* START SUPPLIED DATA *

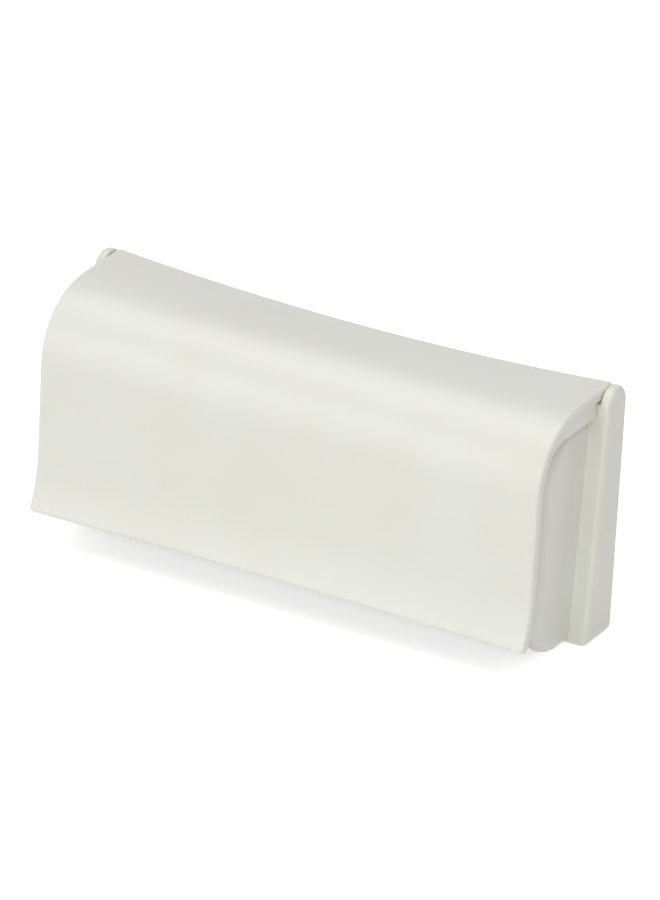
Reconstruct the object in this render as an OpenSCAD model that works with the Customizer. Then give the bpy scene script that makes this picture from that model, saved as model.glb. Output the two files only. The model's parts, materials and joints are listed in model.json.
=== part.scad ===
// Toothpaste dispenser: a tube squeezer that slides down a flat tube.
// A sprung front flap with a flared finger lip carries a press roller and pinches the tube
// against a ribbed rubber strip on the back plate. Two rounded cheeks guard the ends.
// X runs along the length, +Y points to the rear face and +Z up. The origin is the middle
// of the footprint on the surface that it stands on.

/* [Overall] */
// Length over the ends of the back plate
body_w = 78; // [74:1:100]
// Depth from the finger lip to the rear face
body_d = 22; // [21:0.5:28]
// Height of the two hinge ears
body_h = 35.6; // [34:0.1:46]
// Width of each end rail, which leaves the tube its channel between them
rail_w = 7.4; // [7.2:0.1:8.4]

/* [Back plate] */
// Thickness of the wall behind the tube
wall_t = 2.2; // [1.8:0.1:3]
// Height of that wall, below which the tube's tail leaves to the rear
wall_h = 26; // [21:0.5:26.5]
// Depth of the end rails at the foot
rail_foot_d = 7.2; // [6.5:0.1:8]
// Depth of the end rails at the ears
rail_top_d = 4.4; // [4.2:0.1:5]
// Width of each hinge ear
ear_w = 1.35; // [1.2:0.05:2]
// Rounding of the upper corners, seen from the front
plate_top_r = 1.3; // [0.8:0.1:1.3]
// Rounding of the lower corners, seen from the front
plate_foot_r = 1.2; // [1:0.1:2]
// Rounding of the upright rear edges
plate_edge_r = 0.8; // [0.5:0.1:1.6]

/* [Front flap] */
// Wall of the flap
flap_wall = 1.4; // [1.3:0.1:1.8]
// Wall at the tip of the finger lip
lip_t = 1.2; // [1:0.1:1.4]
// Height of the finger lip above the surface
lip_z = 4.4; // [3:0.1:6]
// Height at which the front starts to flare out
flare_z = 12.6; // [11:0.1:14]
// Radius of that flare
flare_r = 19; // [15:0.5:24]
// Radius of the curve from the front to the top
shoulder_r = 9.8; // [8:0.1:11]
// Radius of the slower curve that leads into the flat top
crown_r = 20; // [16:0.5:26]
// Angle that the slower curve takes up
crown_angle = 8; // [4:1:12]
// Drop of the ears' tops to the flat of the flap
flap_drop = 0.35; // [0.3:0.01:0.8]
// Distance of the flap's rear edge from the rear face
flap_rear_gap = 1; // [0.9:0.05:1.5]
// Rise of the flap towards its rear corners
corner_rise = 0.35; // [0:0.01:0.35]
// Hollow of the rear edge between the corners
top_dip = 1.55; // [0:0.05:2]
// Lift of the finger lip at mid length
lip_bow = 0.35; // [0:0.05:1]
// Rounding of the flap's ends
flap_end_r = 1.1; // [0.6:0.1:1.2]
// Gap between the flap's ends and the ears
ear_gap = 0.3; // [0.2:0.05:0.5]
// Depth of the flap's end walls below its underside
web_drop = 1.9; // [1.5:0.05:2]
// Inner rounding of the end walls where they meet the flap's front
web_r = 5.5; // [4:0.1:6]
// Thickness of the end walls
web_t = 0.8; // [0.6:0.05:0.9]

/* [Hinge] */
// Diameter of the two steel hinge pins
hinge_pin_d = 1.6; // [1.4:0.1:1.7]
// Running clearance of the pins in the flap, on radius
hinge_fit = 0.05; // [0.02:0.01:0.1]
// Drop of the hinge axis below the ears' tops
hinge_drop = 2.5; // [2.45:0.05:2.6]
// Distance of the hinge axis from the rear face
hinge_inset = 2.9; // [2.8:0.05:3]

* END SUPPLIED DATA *

PROMPT -
Set down every line of the listing above again, exactly as given.

FINAL RESULT -
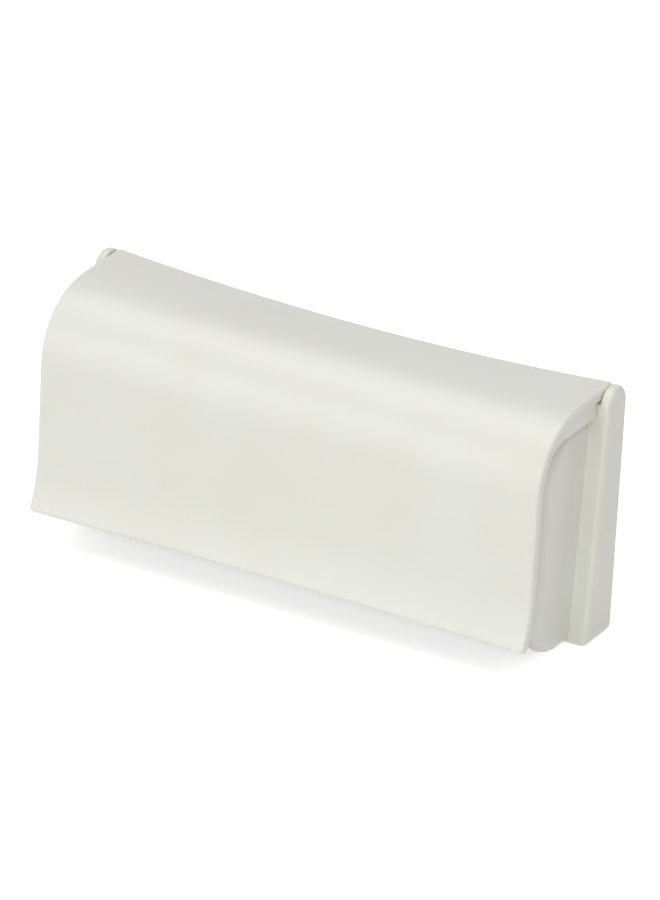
Reconstruct the object in this render as an OpenSCAD model that works with the Customizer. Then give the bpy scene script that makes this picture from that model, saved as model.glb. Output the two files only. The model's parts, materials and joints are listed in model.json.
=== part.scad ===
// Toothpaste dispenser: a tube squeezer that slides down a flat tube.
// A sprung front flap with a flared finger lip carries a press roller and pinches the tube
// against a ribbed rubber strip on the back plate. Two rounded cheeks guard the ends.
// X runs along the length, +Y points to the rear face and +Z up. The origin is the middle
// of the footprint on the surface that it stands on.

/* [Overall] */
// Length over the ends of the back plate
body_w = 78; // [74:1:100]
// Depth from the finger lip to the rear face
body_d = 22; // [21:0.5:28]
// Height of the two hinge ears
body_h = 35.6; // [34:0.1:46]
// Width of each end rail, which leaves the tube its channel between them
rail_w = 7.4; // [7.2:0.1:8.4]

/* [Back plate] */
// Thickness of the wall behind the tube
wall_t = 2.2; // [1.8:0.1:3]
// Height of that wall, below which the tube's tail leaves to the rear
wall_h = 26; // [21:0.5:26.5]
// Depth of the end rails at the foot
rail_foot_d = 7.2; // [6.5:0.1:8]
// Depth of the end rails at the ears
rail_top_d = 4.4; // [4.2:0.1:5]
// Width of each hinge ear
ear_w = 1.35; // [1.2:0.05:2]
// Rounding of the upper corners, seen from the front
plate_top_r = 1.3; // [0.8:0.1:1.3]
// Rounding of the lower corners, seen from the front
plate_foot_r = 1.2; // [1:0.1:2]
// Rounding of the upright rear edges
plate_edge_r = 0.8; // [0.5:0.1:1.6]

/* [Front flap] */
// Wall of the flap
flap_wall = 1.4; // [1.3:0.1:1.8]
// Wall at the tip of the finger lip
lip_t = 1.2; // [1:0.1:1.4]
// Height of the finger lip above the surface
lip_z = 4.4; // [3:0.1:6]
// Height at which the front starts to flare out
flare_z = 12.6; // [11:0.1:14]
// Radius of that flare
flare_r = 19; // [15:0.5:24]
// Radius of the curve from the front to the top
shoulder_r = 9.8; // [8:0.1:11]
// Radius of the slower curve that leads into the flat top
crown_r = 20; // [16:0.5:26]
// Angle that the slower curve takes up
crown_angle = 8; // [4:1:12]
// Drop of the ears' tops to the flat of the flap
flap_drop = 0.35; // [0.3:0.01:0.8]
// Distance of the flap's rear edge from the rear face
flap_rear_gap = 1; // [0.9:0.05:1.5]
// Rise of the flap towards its rear corners
corner_rise = 0.35; // [0:0.01:0.35]
// Hollow of the rear edge between the corners
top_dip = 1.55; // [0:0.05:2]
// Lift of the finger lip at mid length
lip_bow = 0.35; // [0:0.05:1]
// Rounding of the flap's ends
flap_end_r = 1.1; // [0.6:0.1:1.2]
// Gap between the flap's ends and the ears
ear_gap = 0.3; // [0.2:0.05:0.5]
// Depth of the flap's end walls below its underside
web_drop = 1.9; // [1.5:0.05:2]
// Inner rounding of the end walls where they meet the flap's front
web_r = 5.5; // [4:0.1:6]
// Thickness of the end walls
web_t = 0.8; // [0.6:0.05:0.9]

/* [Hinge] */
// Diameter of the two steel hinge pins
hinge_pin_d = 1.6; // [1.4:0.1:1.7]
// Running clearance of the pins in the flap, on radius
hinge_fit = 0.05; // [0.02:0.01:0.1]
// Drop of the hinge axis below the ears' tops
hinge_drop = 2.5; // [2.45:0.05:2.6]
// Distance of the hinge axis from the rear face
hinge_inset = 2.9; // [2.8:0.05:3]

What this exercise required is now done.